Challenge:
Nothing but the lines from the line that contains "Continue the three.js" through the line that contains "PETAL_ALONG, PETAL_ACROSS = 48, 20" should appear in the output, each reproduced exactly.
-- BEGIN Data provided --
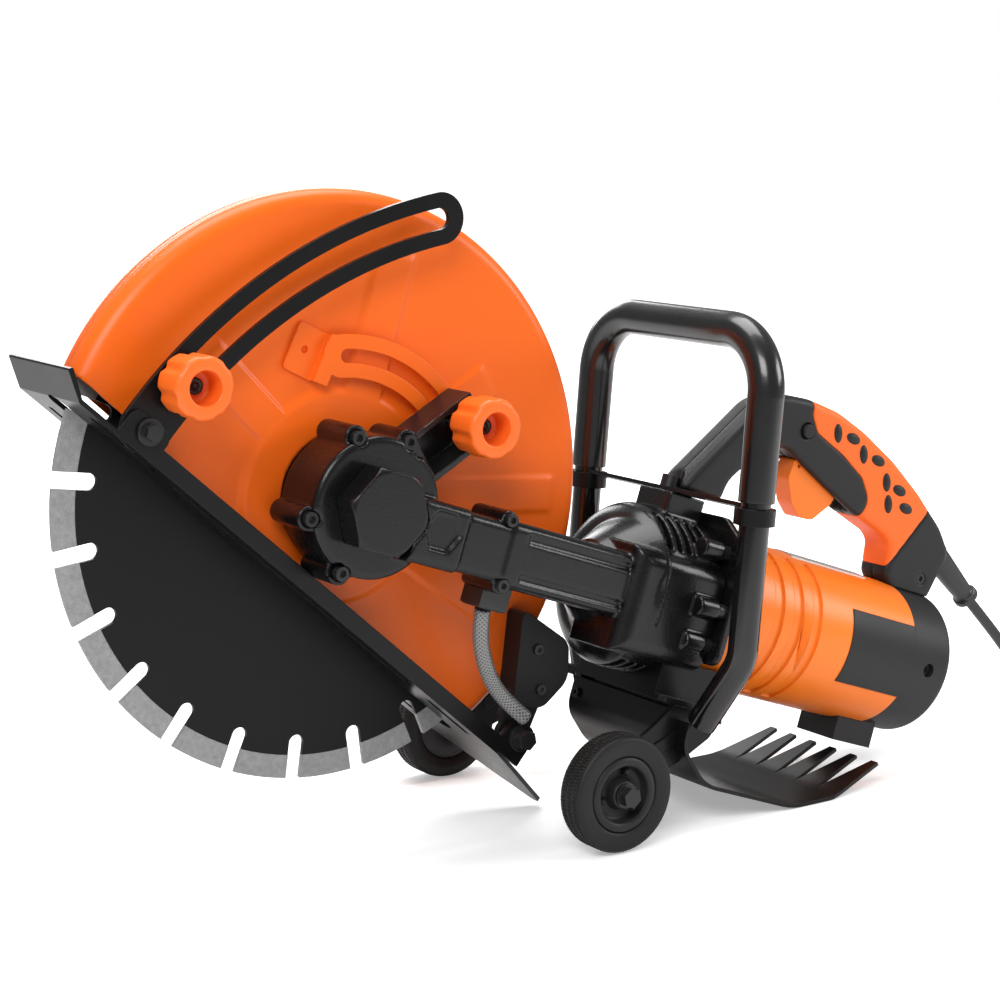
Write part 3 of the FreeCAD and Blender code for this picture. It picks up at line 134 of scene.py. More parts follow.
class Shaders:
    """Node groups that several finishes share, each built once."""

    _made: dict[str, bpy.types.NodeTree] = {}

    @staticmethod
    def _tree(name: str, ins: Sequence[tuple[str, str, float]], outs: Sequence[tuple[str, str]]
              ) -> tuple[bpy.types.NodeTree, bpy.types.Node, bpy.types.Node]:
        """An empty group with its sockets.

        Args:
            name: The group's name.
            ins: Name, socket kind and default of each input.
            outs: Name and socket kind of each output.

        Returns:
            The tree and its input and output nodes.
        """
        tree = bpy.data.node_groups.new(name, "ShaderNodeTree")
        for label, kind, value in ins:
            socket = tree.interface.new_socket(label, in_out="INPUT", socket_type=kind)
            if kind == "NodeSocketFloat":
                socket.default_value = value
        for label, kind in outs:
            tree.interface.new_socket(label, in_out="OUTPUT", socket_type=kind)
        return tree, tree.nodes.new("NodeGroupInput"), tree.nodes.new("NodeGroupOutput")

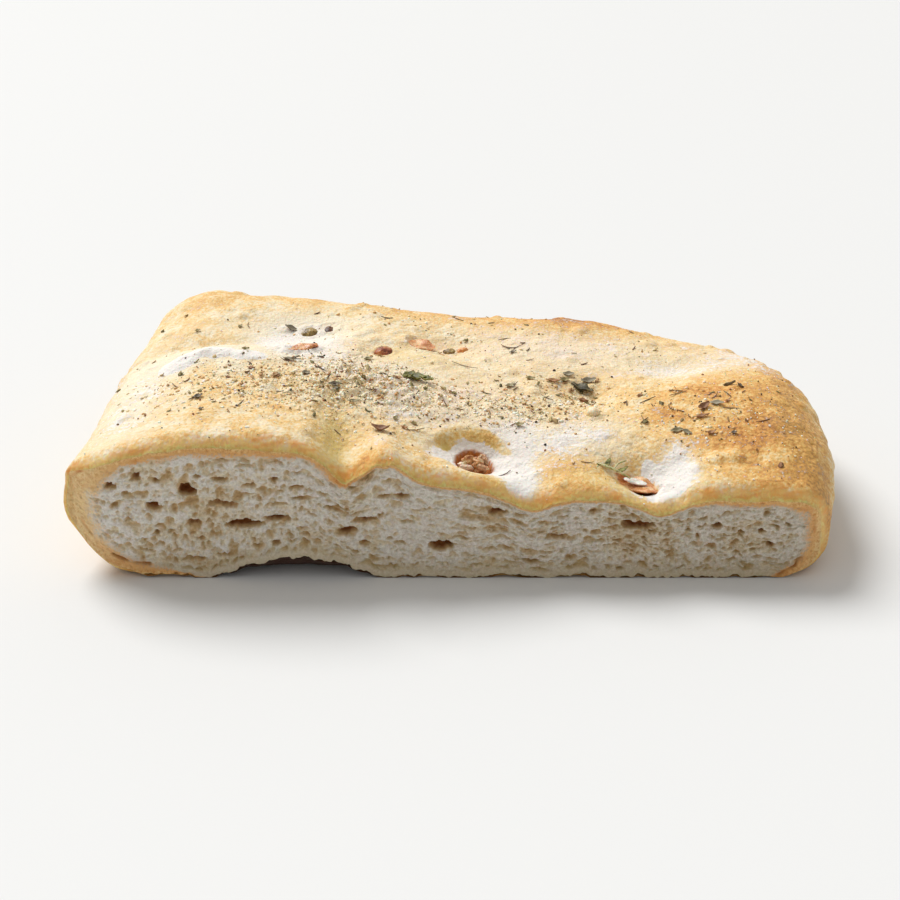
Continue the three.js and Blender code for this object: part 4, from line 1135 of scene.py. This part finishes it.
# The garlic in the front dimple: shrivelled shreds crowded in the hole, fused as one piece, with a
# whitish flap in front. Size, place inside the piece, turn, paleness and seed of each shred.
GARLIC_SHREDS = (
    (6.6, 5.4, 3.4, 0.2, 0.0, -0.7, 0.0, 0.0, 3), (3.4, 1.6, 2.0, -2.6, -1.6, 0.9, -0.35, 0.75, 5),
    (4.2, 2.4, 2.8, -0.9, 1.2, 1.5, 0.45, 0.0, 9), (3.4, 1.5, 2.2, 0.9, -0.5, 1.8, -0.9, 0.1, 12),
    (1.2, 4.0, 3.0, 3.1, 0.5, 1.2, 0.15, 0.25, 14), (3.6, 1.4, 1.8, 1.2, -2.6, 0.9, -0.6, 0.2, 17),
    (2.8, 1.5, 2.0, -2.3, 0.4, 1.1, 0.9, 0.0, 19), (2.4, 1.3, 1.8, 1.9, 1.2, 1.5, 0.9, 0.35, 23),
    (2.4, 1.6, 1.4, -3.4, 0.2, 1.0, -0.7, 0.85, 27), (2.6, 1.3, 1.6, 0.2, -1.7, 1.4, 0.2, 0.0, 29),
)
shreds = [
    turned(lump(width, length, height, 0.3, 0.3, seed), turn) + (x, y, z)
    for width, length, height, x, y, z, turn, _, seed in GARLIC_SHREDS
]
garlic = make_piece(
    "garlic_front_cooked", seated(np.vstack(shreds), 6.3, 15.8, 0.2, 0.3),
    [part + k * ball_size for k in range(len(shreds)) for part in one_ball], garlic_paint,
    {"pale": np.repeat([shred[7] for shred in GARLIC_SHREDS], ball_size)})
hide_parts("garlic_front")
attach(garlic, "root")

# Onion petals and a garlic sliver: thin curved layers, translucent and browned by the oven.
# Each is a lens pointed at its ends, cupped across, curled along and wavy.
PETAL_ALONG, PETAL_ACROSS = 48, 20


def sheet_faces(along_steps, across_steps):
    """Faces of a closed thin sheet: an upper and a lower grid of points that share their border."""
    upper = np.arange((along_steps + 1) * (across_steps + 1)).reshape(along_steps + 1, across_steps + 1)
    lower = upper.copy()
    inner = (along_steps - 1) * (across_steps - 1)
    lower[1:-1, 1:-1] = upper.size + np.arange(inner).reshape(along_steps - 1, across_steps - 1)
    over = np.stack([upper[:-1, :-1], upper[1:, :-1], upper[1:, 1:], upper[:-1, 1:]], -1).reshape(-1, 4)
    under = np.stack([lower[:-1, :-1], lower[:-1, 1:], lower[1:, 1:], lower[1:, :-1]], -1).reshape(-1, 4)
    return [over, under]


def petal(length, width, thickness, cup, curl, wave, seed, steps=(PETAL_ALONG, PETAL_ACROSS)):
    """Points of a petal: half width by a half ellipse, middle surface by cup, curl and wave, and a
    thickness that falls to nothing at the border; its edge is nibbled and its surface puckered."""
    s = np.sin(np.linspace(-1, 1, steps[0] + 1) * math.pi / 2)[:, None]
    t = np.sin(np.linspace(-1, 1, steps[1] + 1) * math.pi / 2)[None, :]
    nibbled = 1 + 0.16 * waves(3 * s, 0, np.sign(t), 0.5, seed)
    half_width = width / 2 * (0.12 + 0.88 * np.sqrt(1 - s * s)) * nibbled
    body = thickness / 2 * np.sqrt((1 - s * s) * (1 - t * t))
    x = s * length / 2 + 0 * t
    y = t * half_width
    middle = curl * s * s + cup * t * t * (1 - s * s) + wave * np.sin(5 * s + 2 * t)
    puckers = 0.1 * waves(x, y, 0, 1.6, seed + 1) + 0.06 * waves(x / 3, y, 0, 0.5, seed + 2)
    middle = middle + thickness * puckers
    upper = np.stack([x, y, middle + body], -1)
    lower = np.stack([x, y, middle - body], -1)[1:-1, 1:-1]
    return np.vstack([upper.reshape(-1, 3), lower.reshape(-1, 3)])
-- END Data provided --
Answer for this exercise:
Continue the three.js and Blender code for this object: part 4, from line 1135 of scene.py. This part finishes it.
# The garlic in the front dimple: shrivelled shreds crowded in the hole, fused as one piece, with a
# whitish flap in front. Size, place inside the piece, turn, paleness and seed of each shred.
GARLIC_SHREDS = (
    (6.6, 5.4, 3.4, 0.2, 0.0, -0.7, 0.0, 0.0, 3), (3.4, 1.6, 2.0, -2.6, -1.6, 0.9, -0.35, 0.75, 5),
    (4.2, 2.4, 2.8, -0.9, 1.2, 1.5, 0.45, 0.0, 9), (3.4, 1.5, 2.2, 0.9, -0.5, 1.8, -0.9, 0.1, 12),
    (1.2, 4.0, 3.0, 3.1, 0.5, 1.2, 0.15, 0.25, 14), (3.6, 1.4, 1.8, 1.2, -2.6, 0.9, -0.6, 0.2, 17),
    (2.8, 1.5, 2.0, -2.3, 0.4, 1.1, 0.9, 0.0, 19), (2.4, 1.3, 1.8, 1.9, 1.2, 1.5, 0.9, 0.35, 23),
    (2.4, 1.6, 1.4, -3.4, 0.2, 1.0, -0.7, 0.85, 27), (2.6, 1.3, 1.6, 0.2, -1.7, 1.4, 0.2, 0.0, 29),
)
shreds = [
    turned(lump(width, length, height, 0.3, 0.3, seed), turn) + (x, y, z)
    for width, length, height, x, y, z, turn, _, seed in GARLIC_SHREDS
]
garlic = make_piece(
    "garlic_front_cooked", seated(np.vstack(shreds), 6.3, 15.8, 0.2, 0.3),
    [part + k * ball_size for k in range(len(shreds)) for part in one_ball], garlic_paint,
    {"pale": np.repeat([shred[7] for shred in GARLIC_SHREDS], ball_size)})
hide_parts("garlic_front")
attach(garlic, "root")

# Onion petals and a garlic sliver: thin curved layers, translucent and browned by the oven.
# Each is a lens pointed at its ends, cupped across, curled along and wavy.
PETAL_ALONG, PETAL_ACROSS = 48, 20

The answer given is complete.